Following Diya’s rendition of the Ranjani
Varnam was a vocal performance by Vishnu Parthasarathy accompanied by Tanisha Srivatsa on the violin and Rishi Kodungallur on the mridangam. Vishnu sang a rare varnam in ragam Kamalamanohari. This varnam on Goddess Saraswathi is a composition of Rasipuram
Venkatapati and is set to Adi Talam. Kamalamanohari, an Audava-Shadava ragam is a janya of Sarasangi, the 27th melakarta ragam. Dikshitar’s Kanjadalayatakshi Kamakshi is a popular krithi also in this ragam. Vishnu sang the varnam in a leisurely pace with good
kala pramanam. He sang the purvangam of the varnam in both kizh kalam and mel kalam, and the uttarangam in mel kalam. Tanisha shadowed Vishnu continuously throughout the varnam and ably supported his performance, and Rishi’s vibrant support undeniably enhanced
the overall presentation as well.
Following Vishnu was a performance by Amruta
Turlapati on the vocal, Sahas Ramesh on the violin, and Rajeev Devanath on the mridangam. Amruta commenced the performance with a varnam in ragam Hamirkalyani, composed by Vid. Sri. Neyveli Santhanagopalan. Amruta’s rendition of the varnam underscored the
handling of brigas and effortlessly flowing gamakams with absolute clarity, while she also took on the challenges of the intricacies embedded in the varnam’s many unique chittaswarams. The varnam was followed by Thyagaraja’s composition, Manasu Swadhina, in
ragam Shankarabharanam, set to Misra Chapu. Throughout the krithi, while continuing to explore the briga-laden aspects of the ragam, Amruta simultaneously brought out the most classical aspects of its distinguishable flavor. Sahas’s accompaniment on the violin
helped to add a melodic dimension to both songs, while Rajeev’s spirited accompaniment on the mridangam added to lighting up the musical environment on the stage.
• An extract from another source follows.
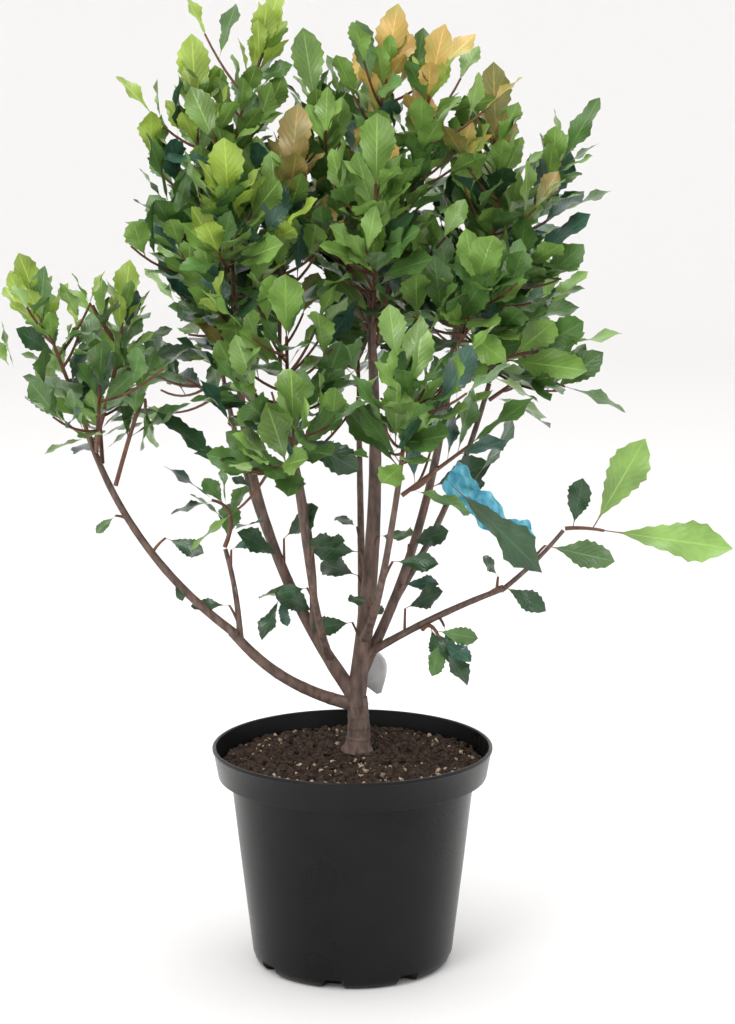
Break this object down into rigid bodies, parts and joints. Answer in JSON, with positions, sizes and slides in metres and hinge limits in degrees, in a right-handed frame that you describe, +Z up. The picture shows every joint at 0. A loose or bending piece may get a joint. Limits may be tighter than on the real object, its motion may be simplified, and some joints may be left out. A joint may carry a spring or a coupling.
{
  "type": "potted photinia",
  "caption": "Bushy evergreen photinia shrub with toothed glossy leaves and bronze young tips, in a round black nursery pot.",
  "frame": {"origin": "centre of the pot's flat underside", "axes": "+Z up along the pot's axis; the pictured front faces -Y"},
  "size_m": [0.4917, 0.3352, 0.657],
  "materials": {
    "pot": "satin",
    "soil": "rough",
    "bark": "rough",
    "leaf": "satin",
    "label": "satin",
    "tape": "satin"
  },
  "bodies": {
    "root": {"pot": "pot", "soil": "soil", "plant_label": "label", "marker_tape": "tape", "trunk": "bark", "leader": "bark", "bough_left_low": "bark", "bough_left_outer": "bark", "bough_left_inner": "bark", "bough_tower": "bark", "bough_mid_left": "bark", "bough_centre_right": "bark", "bough_right_low": "bark", "bough_right_end": "bark", "bough_front": "bark", "bough_front_left": "bark", "bough_back": "bark", "bough_back_left": "bark", "bough_back_right": "bark", "leaves_left_far": "leaf", "leaves_left_top": "leaf", "leaves_left_front": "leaf", "leaves_left_back": "leaf", "leaves_left_hook": "leaf", "leaves_left_arch": "leaf", "leaves_tower_top": "leaf", "leaves_tower_peak": "leaf", "leaves_tower_left": "leaf", "leaves_tower_low": "leaf", "leaves_tower_front": "leaf", "leaves_tower_back": "leaf", "leaves_mid_up": "leaf", "leaves_mid_front": "leaf", "leaves_mid_side": "leaf", "leaves_centre_top": "leaf", "leaves_centre_left": "leaf", "leaves_centre_right": "leaf", "leaves_centre_front": "leaf", "leaves_centre_back": "leaf", "leaves_right_top": "leaf", "leaves_right_tip": "leaf", "leaves_right_side": "leaf", "leaves_right_arm": "leaf", "leaves_right_front": "leaf", "leaves_right_back": "leaf", "leaves_front_up": "leaf", "leaves_front_right": "leaf", "leaves_front_left": "leaf", "leaves_front_side": "leaf", "leaves_back_up": "leaf", "leaves_back_left": "leaf", "leaves_back_side": "leaf", "leaves_back_right": "leaf", "leaves_back_far": "leaf", "leaves_right_end": "leaf", "leaves_right_low": "leaf", "leaves_left_hang": "leaf"}
  },
  "joints": []
}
Vibha Raghavendran’s vocal performance was
accompanied by Sahas Ramesh on the violin and Rajeev Devanath on the mridangam. Vibha rendered Sri Oothukkadu Venkata Subbaiyer’s famed krithi, Muddu Krishna memudam in raga Cenjuruti, a janyam of 28th melakartha Harikamboji set to Adi talam. Vibha’s rendition
was filled with full of melody in her mellifluous voice. Sahas’s accompaniment on the violin gave a strong support to the vocalist as he helped to bring out more nuances during krithi rendition. Percussionist Rajeev did an awesome job by keeping up the lively
tone of krithi with his dynamic support.
Preetha Kumar’s vocal performance was accompanied
by Tejas Bharadwaj on the violin and Avinash on the mridangam. Preetha has chosen a heart-warming classical composition of Saint Thyagaraja, Sujana Jeevana in raga Kamaas, janyam of 28th melakartha Harikamboji set to Roopaka talam. Preetha started off with
a bright raga alapana showcasing different shades of Kamaas combined with good range of lower and higher octaves. Tejas’ response on the violin was excellent that demonstrated his knowledge and familiarity with the ragam. Preetha did few rounds of niraval
on the charanam line “Charu tetra shri kalatra” in both first and second speeds followed by swarams. She started with few keezh kala swarams and moved on to mEl kalam after few rounds leading to a nice korai. Tejas’ response to niraval and swarams were very
quick and creative. Avinash’s response on the mridangam was outstanding. He followed the krithi and swarams well with full of rhythm and involvement. His Tani at the end was very enjoyable.
Next was a vocal performance by Harini Venkatesh
and her accompanists Aishwarya Anand and Arush Gopal. Harini Venkatesh started her performance with a soulful aalapanai in the ragam Varali which was replete with traditional Varali phrases. This was followed by a bhavam-filled aalapanai by the violinist,
Aishwarya Anand, incorporating some phrases that the vocalist sang. They then presented the popular composition of Sri Mutthuswami Dhikshithar, “Seshachala Nayakam”, in Rupaka thalam. Harini chose the line, “Aravinda patra nayanam” to do kalpana swarams. She
integrated many sarvalaghu and kanakku Swarams in Mel kaalam. Aishwarya’s apt responses to these Swarams portrayed her skill. Harini then sang a korappu with some tisra nadai elements and finishing off with a mel kaala tisra nadai korvai. Arush Gopal’s enthusiastic
support on the mridangam added zeal to the whole performance. Arush concluded the performance with a brief mohra korvai.
To conclude, the presentations of all the
performers made the program into yet another fascinating, educative and entertaining event that CCC always promises its
members month after Month, the last ten years! Wishing CCC and its team of volunteers the very best on their completion
of ten fantabulous years! Looking forward to all the performances in 2019!